One such scholar is Robin Andersen.  In her valuable book Consumer Culture and TV Programming, she examines how advertising influences the form and messages of television programming.  She spends much time exploring the nature of television and advertising economics, but as she argues that the programs of television are increasingly taking on the look and themes of advertising, she uses the methodology and arguments of cultural studies critics to show the concordance of TV show with TV commercial.

            Consumer Culture is divided into two parts.  The first part contextualizes and elaborates upon why advertising's influence over TV programming is increasing, and details the author's theoretical position, a position strongly influenced by Marxist critical studies.  Chapter 1 highlights changes in advertising in the 1980s, discussing such factors as the decline in network ratings-leading to cuts in personnel and increased servitude toward advertisers-and the development of mega-media conglomerates.  Chapter 2, focusing on the Nike company, takes a broader economic perspective than many traditional political economists who study advertising.  Andersen explores laissez-faire free-trade policies and the betrayal of U.S. labor for corporate profits through downsizing, while contrasting such behavior with the promises of advertising and media content.  As she concludes at the end of this chapter, "The paradox is this: By accepting Nike's offer of empowerment and liberation when we buy a pair of Nike shoes, we endorse and promote the very production practices and corporate policies that preclude our own economic well-being" (67).  The next two chapters explore the increased use by advertising of focus-group research to tap into consumer needs and anxieties, and critique postmodernist views of consumer culture--such as that of Jean Baudrillard--for artificially severing connections between the economic and the cultural.

The second half of the book draws on techniques from cultural studies to show how different television genres are morphing into commercial forms.  As the author notes, this morphing is sometimes obvious, like when "Seinfeld" devotes a whole program to the celebration of Pez or Junior Mints.  However, there are also more subtle convergences between advertising and television programming; much of the discussion in these later chapters looks at the "therapeutic" approach taken by media content and how this approach mirrors advertising's basic selling tactics.  As Andersen argues, advertising is therapeutic in the sense that it decontextualizes social issues by focusing on how individuals may simplistically solve their problems through product consumption.  She scrutinizes television programming that reproduces this strategy by psychologizing social problems and deflecting attention away from structural causes.

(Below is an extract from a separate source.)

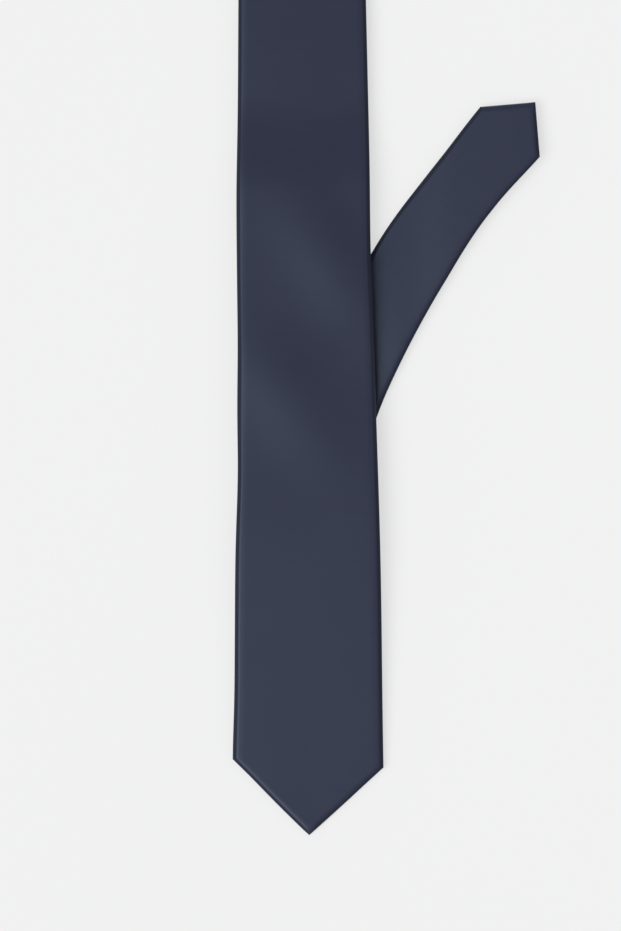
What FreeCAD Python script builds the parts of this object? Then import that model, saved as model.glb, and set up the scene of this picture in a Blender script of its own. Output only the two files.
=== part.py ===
import FreeCAD, Part
import math
import os

# A slim necktie laid face up and doubled at the neck. The front blade points along -Y, the narrow
# tail comes back under it from the neck fold at +Y, and a second fold turns the tail's end face up
# so that it leaves from under the blade to the upper right. While it is drawn, y runs from the
# front point, z is up from the table and x is measured from the blade's centre line.

doc = FreeCAD.newDocument("necktie")

SIZES = {
    # plies of one strip, from its face to its back
    "shell_gauge": 0.5,
    "lining_gauge": 1.3,
    "tipping_gauge": 0.25,
    "ply_gap": 0.05,
    # plan of the front blade
    "blade_width": 60.0,
    "neck_width": 40.5,
    "neck_reach": 715.0,
    "shoulder_reach": 29.5,
    "point_angle_left": 46.5,
    "point_angle_right": 42.2,
    # plan of the tail
    "tail_width": 31.3,
    "crease_reach": 132.0,
    "tail_curve_radius": 414.7,
    "tail_turn_start": 17.0,
    "tail_turn_end": 40.9,
    "tail_point_angle": 45.0,
    # how the layers lie over each other
    "pile_gap": 0.3,
    "stitch_room": 0.3,
    "neck_gap": 0.8,
    "rise_run": 100.0,
    "rise_lead": 14.0,
    "crossing_margin": 6.0,
    "tail_drop_run": 25.0,
    "blade_drop_run": 38.0,
    # joins between the three lengths of cloth, cut on the bias
    "front_join_lead": 105.0,
    "tail_join_lead": 75.0,
    "join_angle": 40.0,
    "join_gap": 0.1,
    # back opening over the tipping
    "hem_width": 8.0,
    "tail_hem_width": 5.0,
    "front_tack_reach": 95.0,
    "tail_tack_turn": 6.0,
    "tail_tipping_turn": 9.0,
    "seam_gap": 0.4,
    "tipping_run": 24.0,
    # threads and tacks
    "thread_width": 0.24,
    "stitch_length": 5.0,
    "stitch_pitch": 11.0,
    "tack_width": 3.0,
    "tack_length": 1.6,
    "tack_clearance": 0.05,
    "tack_recess": 0.02,
    "stitch_inset": 1.0,
    "stitch_start": 6.0,
    # keeper loop and labels on the back of the blade
    "keeper_length": 10.0,
    "keeper_edge_margin": 6.0,
    "keeper_gauge": 0.5,
    "keeper_opening": 0.6,
    "keeper_foot": 3.0,
    "keeper_lead": 3.0,
    "label_lead": 26.0,
    "label_width": 34.0,
    "label_length": 22.0,
    "label_gauge": 0.25,
    "care_lead": 8.0,
    "care_width": 16.0,
    "care_length": 26.0,
    "care_gauge": 0.2,
    "sewn_gap": 0.02,
}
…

Thus the program "thirtysomething," critiqued in chapter 5, not only defined the main characters' social group by "lifestyle"-defining commodity icons, but also tended to present anxieties about social problems as personality flaws solved through talk (or in Michael and Hope's case, yuppie whining).  Such discourse, Andersen notes, reflects the background assumptions involved in "lifestyle marketing." Later chapters focus on the thematic convergence with advertising found in talk shows, mediated politics, coverage of the Persian Gulf War, and reality-based shows like "Cops."

      Andersen has produced a book that persuasively, and frighteningly, accents how truly intertwined broadcasting and advertising have become.  In its conclusion, she briefly discusses possible intervention strategies, such as politicizing consumption and reregulation.  But the author's attempt at an optimistic ending is only halfhearted.  This is understandable.  In an era of Disney/ ABC, tyrannical tobacco companies, movies set almost entirely at McDonald's, and our choice of 15 different versions of "Friends," it frequently appears that the only socially sanctioned option, to any problem, is to buy more Pepsi.

 

 

By Matthew P. McAllister. Dr. McAllister is the author of The Commercialization of American Culture: New Advertising, Control and Democracy, and teaches at Virginia Tech.

 

Film Quarterly Vol. 50, No.2 Winter 196-7. pp. 51-2.